Mr Keenan interjecting

Mr CLARE: You did say that at the time. The shadow minister said, 'It is impossible for me to give that guarantee.' The opposition have refused to rule out cuts to Customs. Criticism is made here that the government has reduced staff yet the opposition have refused to rule out about making the same savings themselves.

The budget for Customs and Border Protection is bigger now than it was under the Howard government. The departmental appropriations for Customs in this budget are an additional $12 million. Total net resourcing, as was explained in estimates, is down because Customs is no longer required to pay refunds to cigarette importers for the non-plain packaged tobacco products destroyed as a result of the introduction of tobacco plain packaging policy. Forecasts for these types of refunds are included in Customs total net resourcing.
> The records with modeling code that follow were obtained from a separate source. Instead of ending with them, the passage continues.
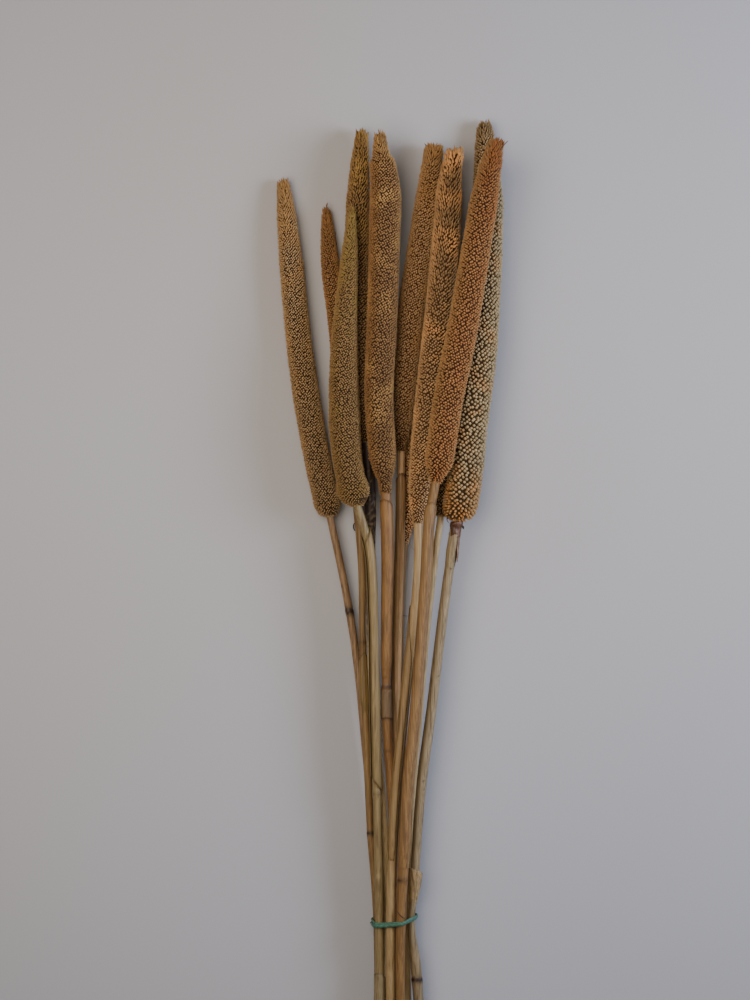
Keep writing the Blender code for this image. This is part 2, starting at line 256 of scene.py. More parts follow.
def huskMaterial(name, look):
    # dry millet husks: chaffy and quite matt, with a painted highlight where a tip catches light and
    # painted shade, dark brown, in the gaps between grains
    material, tree, shader = startMaterial(name)
    height = addNode(tree, "ShaderNodeAttribute", {"attribute_name": "height"})
    tint = addNode(tree, "ShaderNodeAttribute", {"attribute_name": "tint"})
    blush = addNode(tree, "ShaderNodeAttribute", {"attribute_name": "blush"})
    # painted shade low on each grain, rising through the body colour to a painted highlight at its tip
    ramp = addNode(tree, "ShaderNodeValToRGB", links={"Fac": height.outputs["Fac"]})
    setStops(ramp.color_ramp, [(0.2, look["paintedGapShade"]), (0.65, look["body"]), (1.0, look["pale"])])
    warm = addNode(tree, "ShaderNodeMix", {"data_type": "RGBA", 7: toLinear(look["blush"])},
                   {0: blush.outputs["Fac"], 6: ramp.outputs["Color"]})
    # painted light: the flank that faces the light side takes its own colour
    paintedLitFlank = addNode(tree, "ShaderNodeAttribute", {"attribute_name": "paintedLitFlank"})
    sided = addNode(tree, "ShaderNodeMix", {"data_type": "RGBA", 7: toLinear(look["paintedLitFlank"])},
                    {0: paintedLitFlank.outputs["Fac"], 6: warm.outputs[2]})
    varied = addNode(tree, "ShaderNodeHueSaturation",
                     links={"Value": tint.outputs["Fac"], "Color": sided.outputs[2]})
    tree.links.new(varied.outputs["Color"], shader.inputs["Base Color"])
    place = addNode(tree, "ShaderNodeTexCoord")
    # flecks of chaff about 0.4 mm wide
    chaff = addNode(tree, "ShaderNodeTexNoise", {"Scale": 2500.0, "Detail": 2.0},
                    {"Vector": place.outputs["Object"]})
    bump = addNode(tree, "ShaderNodeBump", {"Strength": 0.3, "Distance": 0.0001},
                   {"Height": chaff.outputs["Fac"]})
    tree.links.new(bump.outputs["Normal"], shader.inputs["Normal"])
    # the fine hairs of the chaff catch light along the edges
    setSockets(shader, {"Sheen Weight": 0.45, "Sheen Roughness": 0.45, "Sheen Tint": toLinear("E8C490"),
                        "Roughness": 0.8, "Specular IOR Level": 0.25})
    return material


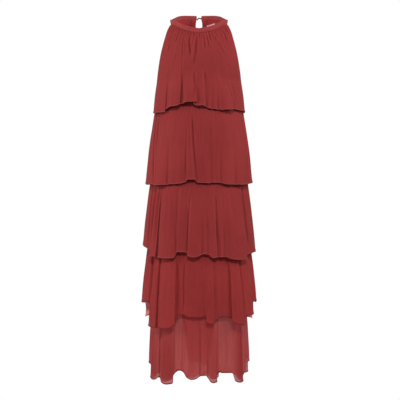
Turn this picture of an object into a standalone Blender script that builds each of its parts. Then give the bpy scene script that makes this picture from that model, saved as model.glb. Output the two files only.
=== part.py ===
# A sleeveless halter dress with five flounces, in its worn, hollow form.
# The origin is the middle of the neck opening; +Z is up and the front faces -Y.
# Cloth pieces are closed walls; angles run round the body from 0 at centre front,
# through 90 at the left side seam (+X) and 180 at centre back. Left and right are the
# wearer's own.
import bpy
import numpy as np
from collections import namedtuple

mm = 0.001

wallThickness = 1.2 * mm
seamGap = 0.4 * mm
sharpAngle = 60.0

# neckband: outer plan and cross-section
bandHalfWidth = 98.5 * mm
bandFront = 75.5 * mm
bandBack = 60.0 * mm
bandHeight = 16.0 * mm
bandThickness = 3.8 * mm
bandEndAngle = 175.4
bandStep = 5.0

# keyhole below the opening of the band
keyholeTopHalf = 8.5 * mm
keyholeHalf = 11.0 * mm
keyholeWideZ = 0.0
keyholeDrop = 70.0 * mm
facingWidth = 13.0 * mm
facingInset = 0.9 * mm
facingThickness = 1.0 * mm
facingEdge = 0.2 * mm

# how far below the neckband the bodice and the slip leave its outline
neckBlend = 34.0 * mm
bodiceInset = 0.6 * mm
slipInset = 2.8 * mm
slipEase = 5.5 * mm
underarmZ = -205.0 * mm
chestZ = -130.0 * mm

# button, square to the outside of the band's left end: radius, distance from the band (mm)
buttonX = 14.5 * mm
buttonProfile = [(1.8, 0.3), (1.8, 2.5), (4.6, 2.7), (5.5, 3.6), (5.3, 4.8), (3.8, 6.0), (1.6, 6.5)]
buttonSides = 16

# the loop runs from the right edge of the keyhole round the button's neck and back:
# across (mm), outside the band's face (mm), height (mm), half the space between strands (mm)
loopRadius = 0.75 * mm
loopCourse = [
    (-6.95, -1.3, 20.6, 1.0), (-4.6, -0.9, 24.2, 1.0), (-1, 0.2, 27.0, 1.0),
    (3, 0.9, 27.0, 1.0), (7, 1.2, 25.6, 1.1), (10, 1.2, 26.0, 2.0), (12.5, 1.2, 27.0, 2.8),
]
loopTurn = 2.8 * mm
loopTurnSteps = 7

labelInset = 1.1 * mm
labelAngles = (163.0, 144.0)
labelTop = (1.6 * mm, 7.8 * mm)
labelHeight = 42.0 * mm

clothColour = (0.259, 0.031, 0.031)
slipColour = (0.231, 0.027, 0.027)
labelColour = (0.78, 0.66, 0.64)

# gathers below the neckband: full height this far down, then gone between two depths
gatherRise = 14.0 * mm
gatherHold = 30.0 * mm
gatherFade = 80.0 * mm

# share of the first flounce's height that stays free of its lower folds
bodicePlain = 0.35

# how much deeper than its table row each fold of the four lower flounces is, and how
# fast it grows on its way down
flounceRelief = 1.35
flounceGrowth = 0.8

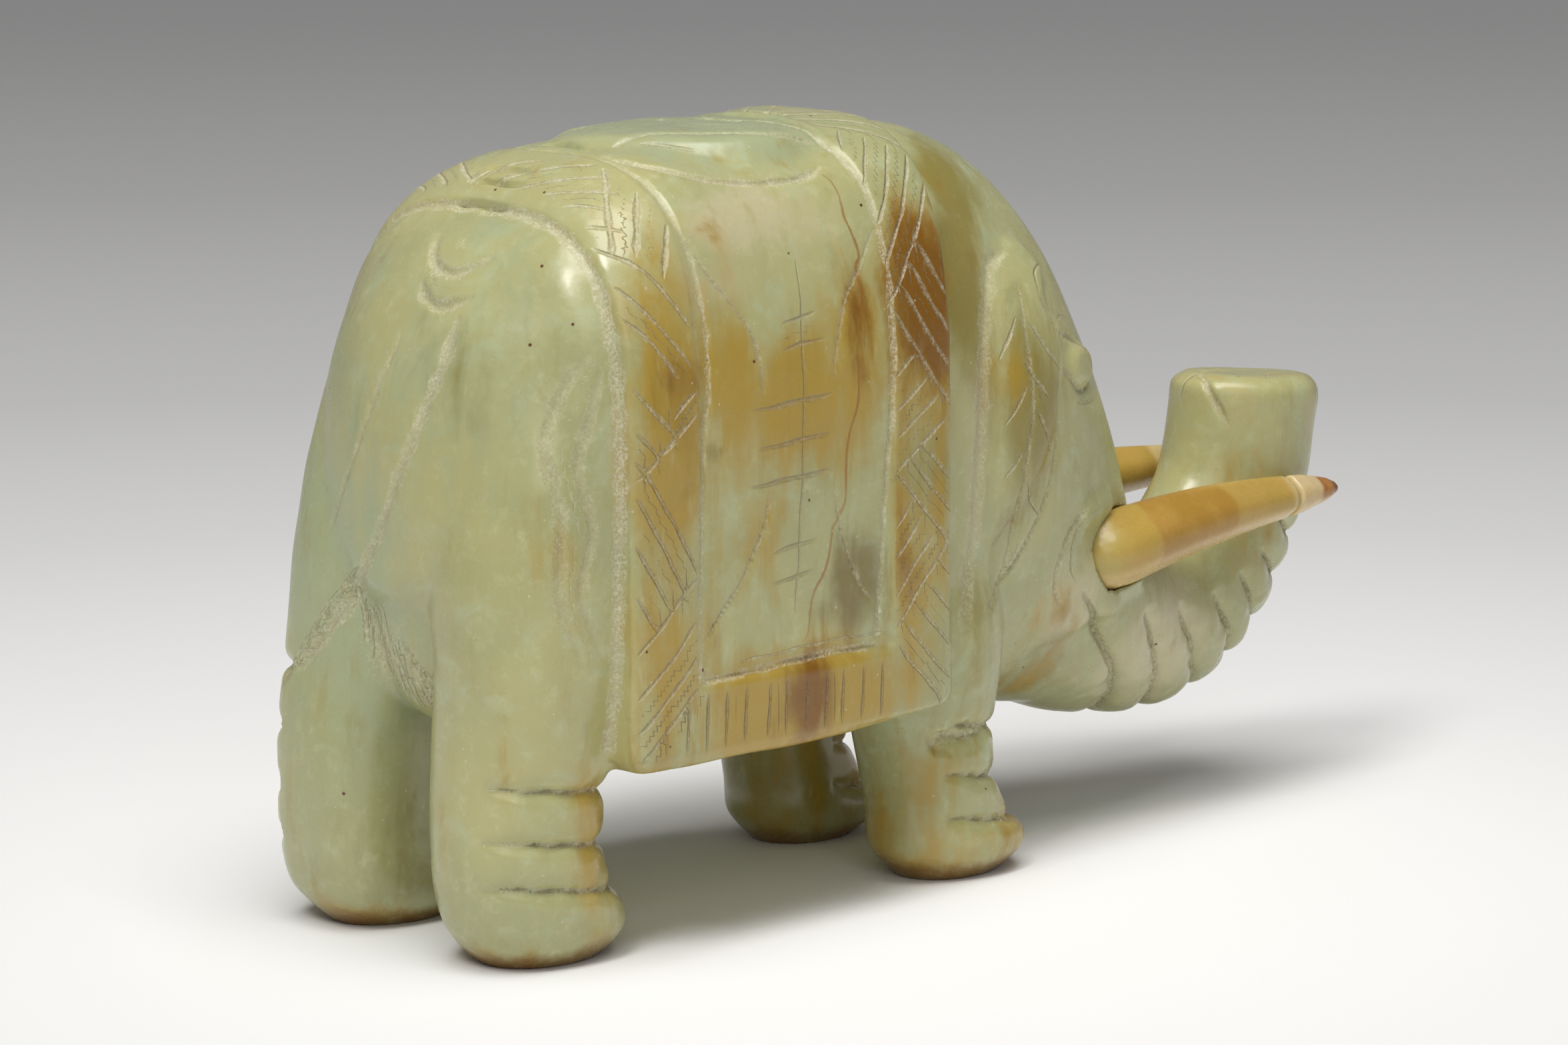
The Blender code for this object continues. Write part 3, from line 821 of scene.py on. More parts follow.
TRUNK_FOLDS = [
    [(0.0, -28.8, 9.9), (3.2, -27.6, 11.0), (7.3, -25.8, 14.0), (9.7, -23.5, 17.0), (12.4, -19.2, 21.7),
     (15.0, -15.0, 26.4)],
    [(0.0, -35.2, 10.4), (5.0, -33.5, 11.7), (8.0, -31.9, 14.9), (9.3, -30.5, 17.3), (10.4, -28.5, 20.1),
     (11.0, -26.8, 22.6)],
    [(0.0, -42.0, 11.9), (4.3, -40.5, 12.6), (7.1, -38.3, 15.2), (7.9, -37.3, 17.3), (8.4, -35.6, 19.7),
     (8.7, -34.1, 22.0)],
    [(0.0, -47.4, 14.6), (5.5, -44.8, 15.8), (6.4, -44.3, 17.4), (7.2, -42.4, 19.6), (7.2, -40.4, 22.4)],
    [(0.0, -51.8, 17.4), (5.3, -49.2, 18.5), (6.5, -47.6, 20.6), (6.8, -44.6, 24.0)],
    [(0.0, -55.8, 21.4), (4.0, -54.0, 22.0), (6.2, -51.2, 23.4), (6.7, -48.0, 26.0)],
    [(0.0, -58.4, 25.6), (4.0, -56.4, 26.2), (6.0, -53.4, 27.4), (6.4, -50.6, 29.4)],
    [(0.0, -59.6, 30.4), (4.0, -57.8, 30.8), (6.0, -55.0, 31.6)],
]


def trunk_rings(broad, fold):
    """Wrinkles round the trunk's outer curve, chalky where they run out on its flanks."""
    for line in TRUNK_FOLDS:
        right, left = [[broad.skin.settle(Vector((side * x, y, z))) for x, y, z in line]
                       for side in (RIGHT, LEFT)]
        fold.cut(left[:0:-1] + right, 3.3, 0.8, 1.0, 4.0)
        for half in (right, left):
            broad.cut(half[-3:], 0.6, 0.9, 0.6, 2.4)


def tip_lines(fine, broad):
    """Nostril fold on the flat end of the trunk."""
    broad.above(((-4.6, -45.2), (-1.6, -44.6), (0.8, -46.6), (1.4, -50.0), (1.6, -54.0)), 0.5, 0.6, 0.9)
    fine.above(((0.8, -46.6), (0.4, -44.6), (0.8, -43.4)), 0.3, 0.6, 0.8)
    fine.above(((-5.4, -50.0), (-4.0, -51.6), (-2.4, -52.6)), 0.3, 0.6, 0.7)


def belly_chalk(fine):
    """Scratchy tool marks between the hind legs."""
    for i in range(11):
        x = 5.4 - 0.95 * i + rng.uniform(-0.3, 0.3)
        z = 33.0 - 0.7 * i + rng.uniform(-1.0, 1.0)
        fine.behind(((x, z), (x - 0.7, z - 3.0), (x - 1.0, z - 6.4)), 0.42, 1.0, 1.0)


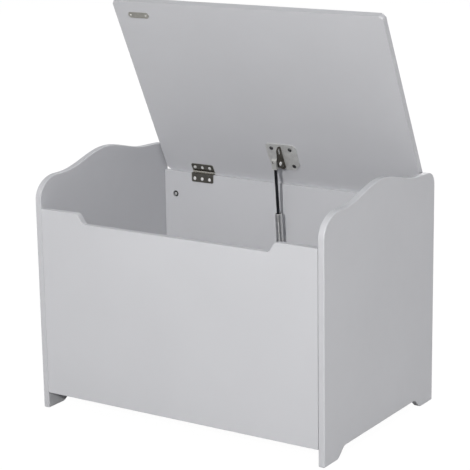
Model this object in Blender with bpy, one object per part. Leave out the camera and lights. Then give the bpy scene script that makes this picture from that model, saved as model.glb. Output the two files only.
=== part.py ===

The budget for passenger facilitation is up, the budget for trade facilitation is up and the budget for civil maritime surveillance and response is also up. All of these areas of the Customs budget are up. And the agency is more successful.

I released the illicit drug data report two weeks ago, which outlines the success of Customs as well the Federal Police have had in seizing more drugs than ever before, specifically in the area of air cargo. It is worth making this point because the shadow minister has been very critical of the work Customs does in the scanning and seizure of illicit goods from air cargo.

Opposition members interjecting

The DEPUTY SPEAKER: Order!

Mr CLARE: These are the statistics: in 2007 when the member for Stirling was a member of the Howard government using untargeted mass screening, Customs detected 870 parcels containing drugs and other prohibited items in the air cargo system. Last financial year, using criminal intelligence and targeting, Customs detected 2,100. So the criticism that is being made by the shadow minister that changes to screening have led to more drugs and more weapons coming into the country are laid clearly here to be false claims by the opposition by the simple fact that the amount of drugs and other contraband being seized by Customs has now more than doubled in air cargo because of the changes we have made and because of the focus on using intelligence.

Mr Keenan interjecting

The DEPUTY SPEAKER: Order! The member for Stirling has asked his question.

Mr CLARE: The statistics speak for themselves. If you ask any law enforcement officer what is the key to seizing things at the border or seizing them on the street, they will tell you it is criminal intelligence, invest in criminal intelligence. That is why in addition to the other measures in the budget we are funding a $30-million national intelligence targeting centre that has been suggested by Customs and Border Protection and other agencies to fuse together all of the intelligence necessary to make sure that we identify and seize illicit goods attempted to be imported into the country.